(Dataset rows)
········
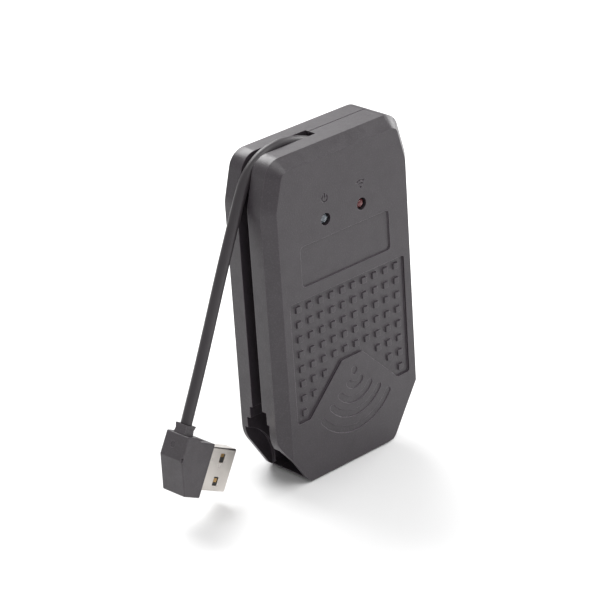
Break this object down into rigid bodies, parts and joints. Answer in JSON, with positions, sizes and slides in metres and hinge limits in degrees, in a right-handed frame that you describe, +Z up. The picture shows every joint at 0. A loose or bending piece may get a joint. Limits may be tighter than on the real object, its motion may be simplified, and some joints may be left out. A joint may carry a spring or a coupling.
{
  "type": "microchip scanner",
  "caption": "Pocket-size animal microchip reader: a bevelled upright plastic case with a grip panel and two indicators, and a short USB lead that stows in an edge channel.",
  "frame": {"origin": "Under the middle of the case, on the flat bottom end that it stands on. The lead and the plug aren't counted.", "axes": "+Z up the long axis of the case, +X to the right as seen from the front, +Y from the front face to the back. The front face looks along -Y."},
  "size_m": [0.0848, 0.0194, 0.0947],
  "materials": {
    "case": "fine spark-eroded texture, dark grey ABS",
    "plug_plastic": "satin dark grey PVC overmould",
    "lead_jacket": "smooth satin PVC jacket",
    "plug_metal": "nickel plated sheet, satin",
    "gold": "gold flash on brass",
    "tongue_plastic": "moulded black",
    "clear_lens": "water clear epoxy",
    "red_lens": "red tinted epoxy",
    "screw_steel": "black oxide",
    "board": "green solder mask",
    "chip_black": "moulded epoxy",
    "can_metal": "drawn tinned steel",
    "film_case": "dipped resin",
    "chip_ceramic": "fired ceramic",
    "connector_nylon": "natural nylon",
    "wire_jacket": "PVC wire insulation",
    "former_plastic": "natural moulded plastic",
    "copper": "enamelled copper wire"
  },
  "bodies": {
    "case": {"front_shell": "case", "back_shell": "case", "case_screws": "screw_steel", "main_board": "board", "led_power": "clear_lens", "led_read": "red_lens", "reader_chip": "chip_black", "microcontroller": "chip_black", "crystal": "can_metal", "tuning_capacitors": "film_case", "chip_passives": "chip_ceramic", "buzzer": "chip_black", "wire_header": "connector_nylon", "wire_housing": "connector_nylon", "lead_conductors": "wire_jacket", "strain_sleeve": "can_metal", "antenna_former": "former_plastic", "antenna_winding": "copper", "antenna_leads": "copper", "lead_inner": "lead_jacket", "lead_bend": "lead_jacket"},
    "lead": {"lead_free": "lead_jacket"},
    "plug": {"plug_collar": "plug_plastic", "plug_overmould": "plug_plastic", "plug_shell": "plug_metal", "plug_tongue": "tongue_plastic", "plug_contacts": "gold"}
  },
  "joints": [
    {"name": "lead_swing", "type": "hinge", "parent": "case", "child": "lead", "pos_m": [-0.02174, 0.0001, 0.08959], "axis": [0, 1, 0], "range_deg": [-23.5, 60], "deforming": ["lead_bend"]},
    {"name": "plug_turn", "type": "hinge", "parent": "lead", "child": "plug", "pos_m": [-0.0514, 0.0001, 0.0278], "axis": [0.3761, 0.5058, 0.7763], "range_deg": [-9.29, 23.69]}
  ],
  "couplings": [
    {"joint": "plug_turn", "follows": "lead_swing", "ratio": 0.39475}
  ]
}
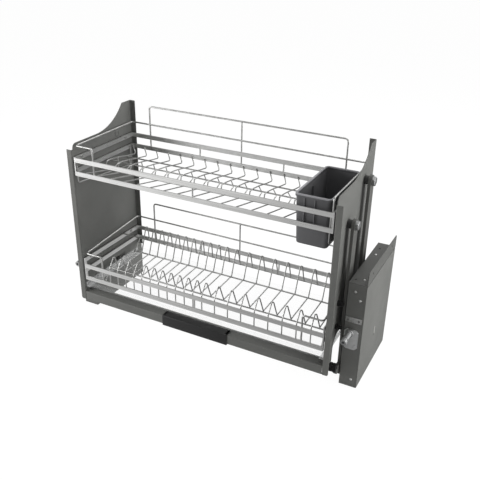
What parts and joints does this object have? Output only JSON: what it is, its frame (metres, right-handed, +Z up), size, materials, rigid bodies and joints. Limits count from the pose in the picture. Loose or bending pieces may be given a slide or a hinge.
········
**GIVEN TASK**
Print the listing above in its entirety, with every line exact.

**SOLUTION FOR THIS PROBLEM**
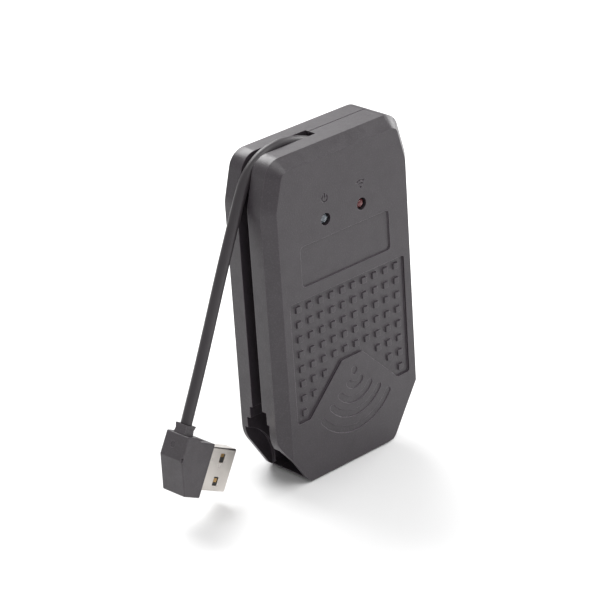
Break this object down into rigid bodies, parts and joints. Answer in JSON, with positions, sizes and slides in metres and hinge limits in degrees, in a right-handed frame that you describe, +Z up. The picture shows every joint at 0. A loose or bending piece may get a joint. Limits may be tighter than on the real object, its motion may be simplified, and some joints may be left out. A joint may carry a spring or a coupling.
{
  "type": "microchip scanner",
  "caption": "Pocket-size animal microchip reader: a bevelled upright plastic case with a grip panel and two indicators, and a short USB lead that stows in an edge channel.",
  "frame": {"origin": "Under the middle of the case, on the flat bottom end that it stands on. The lead and the plug aren't counted.", "axes": "+Z up the long axis of the case, +X to the right as seen from the front, +Y from the front face to the back. The front face looks along -Y."},
  "size_m": [0.0848, 0.0194, 0.0947],
  "materials": {
    "case": "fine spark-eroded texture, dark grey ABS",
    "plug_plastic": "satin dark grey PVC overmould",
    "lead_jacket": "smooth satin PVC jacket",
    "plug_metal": "nickel plated sheet, satin",
    "gold": "gold flash on brass",
    "tongue_plastic": "moulded black",
    "clear_lens": "water clear epoxy",
    "red_lens": "red tinted epoxy",
    "screw_steel": "black oxide",
    "board": "green solder mask",
    "chip_black": "moulded epoxy",
    "can_metal": "drawn tinned steel",
    "film_case": "dipped resin",
    "chip_ceramic": "fired ceramic",
    "connector_nylon": "natural nylon",
    "wire_jacket": "PVC wire insulation",
    "former_plastic": "natural moulded plastic",
    "copper": "enamelled copper wire"
  },
  "bodies": {
    "case": {"front_shell": "case", "back_shell": "case", "case_screws": "screw_steel", "main_board": "board", "led_power": "clear_lens", "led_read": "red_lens", "reader_chip": "chip_black", "microcontroller": "chip_black", "crystal": "can_metal", "tuning_capacitors": "film_case", "chip_passives": "chip_ceramic", "buzzer": "chip_black", "wire_header": "connector_nylon", "wire_housing": "connector_nylon", "lead_conductors": "wire_jacket", "strain_sleeve": "can_metal", "antenna_former": "former_plastic", "antenna_winding": "copper", "antenna_leads": "copper", "lead_inner": "lead_jacket", "lead_bend": "lead_jacket"},
    "lead": {"lead_free": "lead_jacket"},
    "plug": {"plug_collar": "plug_plastic", "plug_overmould": "plug_plastic", "plug_shell": "plug_metal", "plug_tongue": "tongue_plastic", "plug_contacts": "gold"}
  },
  "joints": [
    {"name": "lead_swing", "type": "hinge", "parent": "case", "child": "lead", "pos_m": [-0.02174, 0.0001, 0.08959], "axis": [0, 1, 0], "range_deg": [-23.5, 60], "deforming": ["lead_bend"]},
    {"name": "plug_turn", "type": "hinge", "parent": "lead", "child": "plug", "pos_m": [-0.0514, 0.0001, 0.0278], "axis": [0.3761, 0.5058, 0.7763], "range_deg": [-9.29, 23.69]}
  ],
  "couplings": [
    {"joint": "plug_turn", "follows": "lead_swing", "ratio": 0.39475}
  ]
}
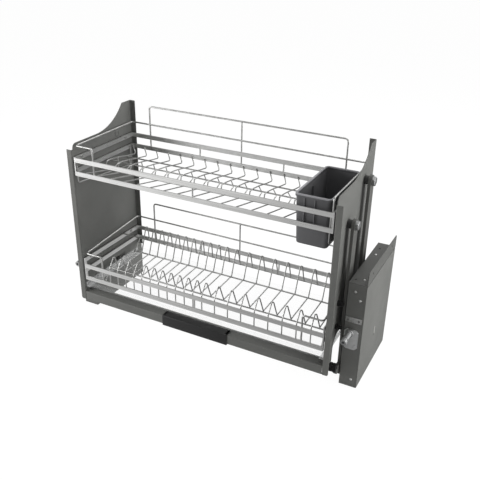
What parts and joints does this object have? Output only JSON: what it is, its frame (metres, right-handed, +Z up), size, materials, rigid bodies and joints. Limits count from the pose in the picture. Loose or bending pieces may be given a slide or a hinge.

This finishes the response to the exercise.